Find the line containing "PARTS.update(make_ties())" and copy it exactly, along with every line after it up to and including the line containing "return np.array(low) /". Copy nothing else.
***** Available data *****
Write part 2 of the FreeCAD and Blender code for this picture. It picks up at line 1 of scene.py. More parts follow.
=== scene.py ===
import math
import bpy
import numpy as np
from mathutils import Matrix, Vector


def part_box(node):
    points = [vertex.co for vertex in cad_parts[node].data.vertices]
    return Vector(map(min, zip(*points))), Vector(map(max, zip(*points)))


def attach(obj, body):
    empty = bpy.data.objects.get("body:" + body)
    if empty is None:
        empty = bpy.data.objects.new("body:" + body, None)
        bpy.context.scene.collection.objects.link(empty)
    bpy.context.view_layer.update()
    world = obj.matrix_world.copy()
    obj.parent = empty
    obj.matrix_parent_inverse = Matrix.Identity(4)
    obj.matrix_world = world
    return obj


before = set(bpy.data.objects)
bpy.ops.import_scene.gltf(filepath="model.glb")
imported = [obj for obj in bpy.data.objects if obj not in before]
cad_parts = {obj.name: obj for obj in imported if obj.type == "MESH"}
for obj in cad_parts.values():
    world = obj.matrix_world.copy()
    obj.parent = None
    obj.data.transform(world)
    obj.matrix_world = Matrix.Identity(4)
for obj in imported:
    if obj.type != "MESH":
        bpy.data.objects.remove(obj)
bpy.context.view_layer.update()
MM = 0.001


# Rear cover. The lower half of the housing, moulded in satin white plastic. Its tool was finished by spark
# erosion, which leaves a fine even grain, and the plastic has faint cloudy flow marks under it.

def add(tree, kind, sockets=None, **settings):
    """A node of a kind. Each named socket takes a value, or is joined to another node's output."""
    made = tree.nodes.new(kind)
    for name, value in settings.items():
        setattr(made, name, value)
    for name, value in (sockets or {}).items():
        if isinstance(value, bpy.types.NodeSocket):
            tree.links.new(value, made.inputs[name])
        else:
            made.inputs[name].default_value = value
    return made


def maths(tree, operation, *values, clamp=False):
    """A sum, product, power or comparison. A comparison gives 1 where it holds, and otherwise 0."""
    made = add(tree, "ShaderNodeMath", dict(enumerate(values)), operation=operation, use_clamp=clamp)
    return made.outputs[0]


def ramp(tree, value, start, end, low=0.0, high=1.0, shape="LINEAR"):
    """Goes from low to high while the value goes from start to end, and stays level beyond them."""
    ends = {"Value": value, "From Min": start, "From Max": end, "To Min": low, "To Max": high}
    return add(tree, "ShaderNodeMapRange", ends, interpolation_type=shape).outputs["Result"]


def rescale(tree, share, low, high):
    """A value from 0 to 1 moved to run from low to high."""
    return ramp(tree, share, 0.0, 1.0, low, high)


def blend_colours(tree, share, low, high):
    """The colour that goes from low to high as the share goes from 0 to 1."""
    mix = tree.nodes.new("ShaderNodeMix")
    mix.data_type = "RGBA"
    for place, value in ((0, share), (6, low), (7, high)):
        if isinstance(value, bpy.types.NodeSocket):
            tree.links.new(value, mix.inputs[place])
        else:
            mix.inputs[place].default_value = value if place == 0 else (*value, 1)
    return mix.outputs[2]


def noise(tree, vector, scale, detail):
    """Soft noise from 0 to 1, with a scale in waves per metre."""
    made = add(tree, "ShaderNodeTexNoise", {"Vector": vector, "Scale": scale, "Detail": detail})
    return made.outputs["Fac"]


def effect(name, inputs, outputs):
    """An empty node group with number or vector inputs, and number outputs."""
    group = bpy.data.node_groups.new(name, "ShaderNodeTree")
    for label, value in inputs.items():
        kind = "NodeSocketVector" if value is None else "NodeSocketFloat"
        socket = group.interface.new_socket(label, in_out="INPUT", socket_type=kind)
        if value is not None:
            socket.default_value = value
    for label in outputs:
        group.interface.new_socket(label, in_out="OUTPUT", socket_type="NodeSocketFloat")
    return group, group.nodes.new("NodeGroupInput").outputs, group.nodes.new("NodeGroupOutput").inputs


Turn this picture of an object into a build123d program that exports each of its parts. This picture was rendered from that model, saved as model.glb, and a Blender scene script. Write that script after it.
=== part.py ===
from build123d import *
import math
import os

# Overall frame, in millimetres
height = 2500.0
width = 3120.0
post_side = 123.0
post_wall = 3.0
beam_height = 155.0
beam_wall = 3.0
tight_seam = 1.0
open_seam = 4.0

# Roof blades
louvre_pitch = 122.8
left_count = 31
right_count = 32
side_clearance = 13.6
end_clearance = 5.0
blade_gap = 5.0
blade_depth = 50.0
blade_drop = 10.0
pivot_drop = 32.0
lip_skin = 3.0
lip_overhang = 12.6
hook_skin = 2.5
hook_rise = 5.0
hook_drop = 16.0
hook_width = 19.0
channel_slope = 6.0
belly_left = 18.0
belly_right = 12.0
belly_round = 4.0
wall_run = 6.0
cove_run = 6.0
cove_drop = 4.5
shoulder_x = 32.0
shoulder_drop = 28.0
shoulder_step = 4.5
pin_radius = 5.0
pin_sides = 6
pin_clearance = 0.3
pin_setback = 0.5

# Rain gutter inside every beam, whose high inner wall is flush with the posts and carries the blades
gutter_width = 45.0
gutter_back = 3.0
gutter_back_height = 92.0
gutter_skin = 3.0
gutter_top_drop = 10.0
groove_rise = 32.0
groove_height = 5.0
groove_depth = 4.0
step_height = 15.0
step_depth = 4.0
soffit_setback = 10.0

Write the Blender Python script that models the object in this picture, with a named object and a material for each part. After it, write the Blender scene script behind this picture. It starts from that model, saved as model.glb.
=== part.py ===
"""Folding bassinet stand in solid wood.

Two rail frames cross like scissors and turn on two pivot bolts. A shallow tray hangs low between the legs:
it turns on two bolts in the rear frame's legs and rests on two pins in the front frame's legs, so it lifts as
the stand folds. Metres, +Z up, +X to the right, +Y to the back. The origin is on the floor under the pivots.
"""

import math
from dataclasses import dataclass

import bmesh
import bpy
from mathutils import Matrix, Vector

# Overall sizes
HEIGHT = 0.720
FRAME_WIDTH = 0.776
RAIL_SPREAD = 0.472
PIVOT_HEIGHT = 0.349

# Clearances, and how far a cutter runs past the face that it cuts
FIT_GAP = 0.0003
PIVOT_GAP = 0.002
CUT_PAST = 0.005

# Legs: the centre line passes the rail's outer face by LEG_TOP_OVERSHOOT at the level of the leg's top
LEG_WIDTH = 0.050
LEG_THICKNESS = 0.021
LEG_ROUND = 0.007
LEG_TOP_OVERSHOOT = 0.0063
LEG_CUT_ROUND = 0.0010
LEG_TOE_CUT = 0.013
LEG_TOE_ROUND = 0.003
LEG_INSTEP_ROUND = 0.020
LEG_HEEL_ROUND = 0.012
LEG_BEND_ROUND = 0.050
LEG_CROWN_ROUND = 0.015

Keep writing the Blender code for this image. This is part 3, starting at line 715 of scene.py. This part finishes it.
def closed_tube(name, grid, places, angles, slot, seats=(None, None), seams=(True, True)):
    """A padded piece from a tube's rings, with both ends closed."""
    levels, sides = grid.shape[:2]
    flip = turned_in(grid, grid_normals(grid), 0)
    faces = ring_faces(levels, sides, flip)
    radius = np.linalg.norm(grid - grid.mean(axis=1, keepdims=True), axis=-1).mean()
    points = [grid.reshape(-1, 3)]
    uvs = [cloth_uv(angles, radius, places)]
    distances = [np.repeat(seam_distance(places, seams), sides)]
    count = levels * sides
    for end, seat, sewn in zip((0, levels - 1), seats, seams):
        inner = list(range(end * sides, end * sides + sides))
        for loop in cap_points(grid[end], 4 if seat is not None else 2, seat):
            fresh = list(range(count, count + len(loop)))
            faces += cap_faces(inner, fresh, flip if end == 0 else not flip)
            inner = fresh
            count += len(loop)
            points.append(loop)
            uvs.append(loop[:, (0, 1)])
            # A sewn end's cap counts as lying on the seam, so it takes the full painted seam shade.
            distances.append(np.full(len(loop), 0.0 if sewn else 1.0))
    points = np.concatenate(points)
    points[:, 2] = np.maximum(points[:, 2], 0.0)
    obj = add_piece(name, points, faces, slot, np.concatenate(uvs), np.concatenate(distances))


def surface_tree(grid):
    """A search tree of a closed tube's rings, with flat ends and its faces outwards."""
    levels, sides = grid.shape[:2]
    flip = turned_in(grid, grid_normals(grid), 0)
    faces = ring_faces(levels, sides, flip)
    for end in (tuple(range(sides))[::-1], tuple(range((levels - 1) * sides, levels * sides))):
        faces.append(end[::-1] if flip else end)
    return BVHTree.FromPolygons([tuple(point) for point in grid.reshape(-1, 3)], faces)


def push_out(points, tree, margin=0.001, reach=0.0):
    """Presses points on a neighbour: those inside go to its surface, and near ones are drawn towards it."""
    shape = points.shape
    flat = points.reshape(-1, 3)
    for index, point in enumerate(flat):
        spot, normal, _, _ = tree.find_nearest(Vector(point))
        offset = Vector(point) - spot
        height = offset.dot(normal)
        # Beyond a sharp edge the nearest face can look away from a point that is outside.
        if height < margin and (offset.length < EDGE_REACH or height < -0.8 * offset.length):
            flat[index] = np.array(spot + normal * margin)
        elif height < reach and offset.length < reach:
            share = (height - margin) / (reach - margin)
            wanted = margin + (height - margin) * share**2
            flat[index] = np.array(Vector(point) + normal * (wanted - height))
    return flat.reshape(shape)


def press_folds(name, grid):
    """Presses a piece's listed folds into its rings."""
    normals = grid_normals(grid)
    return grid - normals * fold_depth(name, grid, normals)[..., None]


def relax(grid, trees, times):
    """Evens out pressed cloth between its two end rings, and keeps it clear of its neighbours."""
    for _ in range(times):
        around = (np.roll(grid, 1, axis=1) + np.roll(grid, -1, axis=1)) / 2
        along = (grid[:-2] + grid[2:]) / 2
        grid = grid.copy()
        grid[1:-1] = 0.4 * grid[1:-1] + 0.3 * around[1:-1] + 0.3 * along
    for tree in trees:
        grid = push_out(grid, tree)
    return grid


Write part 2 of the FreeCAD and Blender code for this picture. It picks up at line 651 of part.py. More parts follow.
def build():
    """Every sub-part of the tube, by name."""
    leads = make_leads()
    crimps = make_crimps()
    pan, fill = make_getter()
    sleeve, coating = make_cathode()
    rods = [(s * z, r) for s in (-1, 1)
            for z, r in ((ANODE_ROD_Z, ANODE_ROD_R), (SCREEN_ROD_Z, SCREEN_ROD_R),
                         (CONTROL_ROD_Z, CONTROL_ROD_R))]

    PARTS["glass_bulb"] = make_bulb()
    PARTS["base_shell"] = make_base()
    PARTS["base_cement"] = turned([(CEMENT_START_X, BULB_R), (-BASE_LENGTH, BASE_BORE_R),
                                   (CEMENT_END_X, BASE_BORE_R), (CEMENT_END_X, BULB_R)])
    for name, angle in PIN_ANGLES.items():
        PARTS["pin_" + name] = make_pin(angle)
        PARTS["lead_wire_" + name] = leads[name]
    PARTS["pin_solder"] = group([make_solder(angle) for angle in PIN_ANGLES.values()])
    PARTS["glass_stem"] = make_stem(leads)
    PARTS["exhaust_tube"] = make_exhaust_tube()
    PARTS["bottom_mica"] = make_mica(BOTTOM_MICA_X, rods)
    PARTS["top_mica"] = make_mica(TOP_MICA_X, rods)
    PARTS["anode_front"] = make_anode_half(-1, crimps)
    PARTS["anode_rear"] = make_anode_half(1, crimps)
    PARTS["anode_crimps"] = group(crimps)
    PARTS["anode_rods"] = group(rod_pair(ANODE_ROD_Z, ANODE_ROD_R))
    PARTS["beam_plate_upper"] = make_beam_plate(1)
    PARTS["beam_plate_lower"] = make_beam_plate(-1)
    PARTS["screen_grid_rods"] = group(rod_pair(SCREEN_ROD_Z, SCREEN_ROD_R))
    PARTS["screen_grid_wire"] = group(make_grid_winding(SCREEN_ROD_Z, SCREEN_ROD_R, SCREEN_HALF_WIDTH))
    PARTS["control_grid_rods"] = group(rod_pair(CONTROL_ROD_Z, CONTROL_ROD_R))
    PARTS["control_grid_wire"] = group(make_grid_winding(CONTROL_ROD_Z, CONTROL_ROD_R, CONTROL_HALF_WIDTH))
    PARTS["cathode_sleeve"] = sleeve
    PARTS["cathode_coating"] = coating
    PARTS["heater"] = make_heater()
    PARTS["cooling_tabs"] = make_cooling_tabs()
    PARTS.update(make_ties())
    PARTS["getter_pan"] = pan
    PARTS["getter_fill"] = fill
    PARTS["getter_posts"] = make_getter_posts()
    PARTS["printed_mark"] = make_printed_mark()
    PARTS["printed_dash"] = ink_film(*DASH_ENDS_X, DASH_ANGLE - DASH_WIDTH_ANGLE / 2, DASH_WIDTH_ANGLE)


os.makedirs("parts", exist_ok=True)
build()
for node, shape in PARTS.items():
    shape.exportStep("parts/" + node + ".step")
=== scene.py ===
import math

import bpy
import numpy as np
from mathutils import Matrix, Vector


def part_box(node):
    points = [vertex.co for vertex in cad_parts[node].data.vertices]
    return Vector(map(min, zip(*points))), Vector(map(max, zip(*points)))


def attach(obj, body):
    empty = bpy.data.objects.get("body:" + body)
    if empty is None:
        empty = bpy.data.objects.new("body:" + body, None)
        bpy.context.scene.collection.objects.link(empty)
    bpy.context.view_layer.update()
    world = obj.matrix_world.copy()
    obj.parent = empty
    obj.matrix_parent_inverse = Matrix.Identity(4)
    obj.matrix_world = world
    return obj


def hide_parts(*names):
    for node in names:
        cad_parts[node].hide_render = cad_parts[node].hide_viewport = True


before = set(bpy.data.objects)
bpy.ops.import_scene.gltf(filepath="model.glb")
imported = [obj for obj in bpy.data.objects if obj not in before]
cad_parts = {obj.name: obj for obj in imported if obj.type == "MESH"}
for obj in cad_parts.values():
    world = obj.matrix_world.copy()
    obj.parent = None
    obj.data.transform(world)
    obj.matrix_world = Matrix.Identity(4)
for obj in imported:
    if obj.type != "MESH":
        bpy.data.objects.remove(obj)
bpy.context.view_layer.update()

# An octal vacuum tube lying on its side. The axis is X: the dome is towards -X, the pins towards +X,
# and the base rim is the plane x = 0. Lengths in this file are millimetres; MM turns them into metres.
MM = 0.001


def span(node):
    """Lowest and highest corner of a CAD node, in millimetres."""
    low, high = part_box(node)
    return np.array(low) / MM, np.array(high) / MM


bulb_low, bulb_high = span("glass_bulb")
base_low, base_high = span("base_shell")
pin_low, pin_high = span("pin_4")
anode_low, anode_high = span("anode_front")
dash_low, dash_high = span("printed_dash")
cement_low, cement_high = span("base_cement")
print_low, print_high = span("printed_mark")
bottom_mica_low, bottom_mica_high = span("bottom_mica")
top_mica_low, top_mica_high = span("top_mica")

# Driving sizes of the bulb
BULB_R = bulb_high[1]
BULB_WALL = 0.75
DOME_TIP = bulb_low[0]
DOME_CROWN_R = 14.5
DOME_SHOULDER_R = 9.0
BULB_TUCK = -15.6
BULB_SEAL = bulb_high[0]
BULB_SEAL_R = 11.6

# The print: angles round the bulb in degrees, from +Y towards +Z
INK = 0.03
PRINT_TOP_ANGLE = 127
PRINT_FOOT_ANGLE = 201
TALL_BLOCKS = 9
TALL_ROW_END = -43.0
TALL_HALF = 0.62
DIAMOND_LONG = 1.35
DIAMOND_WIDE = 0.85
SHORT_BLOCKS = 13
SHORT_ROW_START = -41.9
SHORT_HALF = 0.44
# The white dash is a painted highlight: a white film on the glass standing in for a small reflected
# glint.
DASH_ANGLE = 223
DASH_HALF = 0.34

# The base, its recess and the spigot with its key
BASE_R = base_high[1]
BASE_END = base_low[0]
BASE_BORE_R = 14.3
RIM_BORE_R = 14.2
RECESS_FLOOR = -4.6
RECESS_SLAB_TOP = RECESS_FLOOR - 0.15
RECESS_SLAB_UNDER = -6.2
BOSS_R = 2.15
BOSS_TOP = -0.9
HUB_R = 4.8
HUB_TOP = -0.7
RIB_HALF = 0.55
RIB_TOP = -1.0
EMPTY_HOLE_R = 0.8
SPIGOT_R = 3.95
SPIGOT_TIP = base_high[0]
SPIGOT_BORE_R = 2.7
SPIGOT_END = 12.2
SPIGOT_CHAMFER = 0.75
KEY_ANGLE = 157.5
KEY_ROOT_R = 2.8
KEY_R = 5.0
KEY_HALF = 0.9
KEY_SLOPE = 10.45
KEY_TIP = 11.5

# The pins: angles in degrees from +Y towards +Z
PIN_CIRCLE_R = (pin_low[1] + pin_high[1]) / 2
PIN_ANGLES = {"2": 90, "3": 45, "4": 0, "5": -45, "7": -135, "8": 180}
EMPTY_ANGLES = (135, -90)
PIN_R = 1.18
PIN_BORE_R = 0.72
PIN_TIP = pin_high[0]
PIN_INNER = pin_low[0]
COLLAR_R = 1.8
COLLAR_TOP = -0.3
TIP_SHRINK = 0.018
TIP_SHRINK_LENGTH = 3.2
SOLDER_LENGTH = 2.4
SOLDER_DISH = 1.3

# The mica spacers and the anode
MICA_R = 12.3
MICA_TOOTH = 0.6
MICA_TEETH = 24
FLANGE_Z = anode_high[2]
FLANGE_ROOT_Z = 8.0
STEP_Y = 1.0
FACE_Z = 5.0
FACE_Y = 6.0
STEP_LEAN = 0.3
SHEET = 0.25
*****
§ Written solution:
    PARTS.update(make_ties())
    PARTS["getter_pan"] = pan
    PARTS["getter_fill"] = fill
    PARTS["getter_posts"] = make_getter_posts()
    PARTS["printed_mark"] = make_printed_mark()
    PARTS["printed_dash"] = ink_film(*DASH_ENDS_X, DASH_ANGLE - DASH_WIDTH_ANGLE / 2, DASH_WIDTH_ANGLE)


os.makedirs("parts", exist_ok=True)
build()
for node, shape in PARTS.items():
    shape.exportStep("parts/" + node + ".step")
=== scene.py ===
import math

import bpy
import numpy as np
from mathutils import Matrix, Vector


def part_box(node):
    points = [vertex.co for vertex in cad_parts[node].data.vertices]
    return Vector(map(min, zip(*points))), Vector(map(max, zip(*points)))


def attach(obj, body):
    empty = bpy.data.objects.get("body:" + body)
    if empty is None:
        empty = bpy.data.objects.new("body:" + body, None)
        bpy.context.scene.collection.objects.link(empty)
    bpy.context.view_layer.update()
    world = obj.matrix_world.copy()
    obj.parent = empty
    obj.matrix_parent_inverse = Matrix.Identity(4)
    obj.matrix_world = world
    return obj


def hide_parts(*names):
    for node in names:
        cad_parts[node].hide_render = cad_parts[node].hide_viewport = True


before = set(bpy.data.objects)
bpy.ops.import_scene.gltf(filepath="model.glb")
imported = [obj for obj in bpy.data.objects if obj not in before]
cad_parts = {obj.name: obj for obj in imported if obj.type == "MESH"}
for obj in cad_parts.values():
    world = obj.matrix_world.copy()
    obj.parent = None
    obj.data.transform(world)
    obj.matrix_world = Matrix.Identity(4)
for obj in imported:
    if obj.type != "MESH":
        bpy.data.objects.remove(obj)
bpy.context.view_layer.update()

# An octal vacuum tube lying on its side. The axis is X: the dome is towards -X, the pins towards +X,
# and the base rim is the plane x = 0. Lengths in this file are millimetres; MM turns them into metres.
MM = 0.001


def span(node):
    """Lowest and highest corner of a CAD node, in millimetres."""
    low, high = part_box(node)
    return np.array(low) / MM, np.array(high) / MM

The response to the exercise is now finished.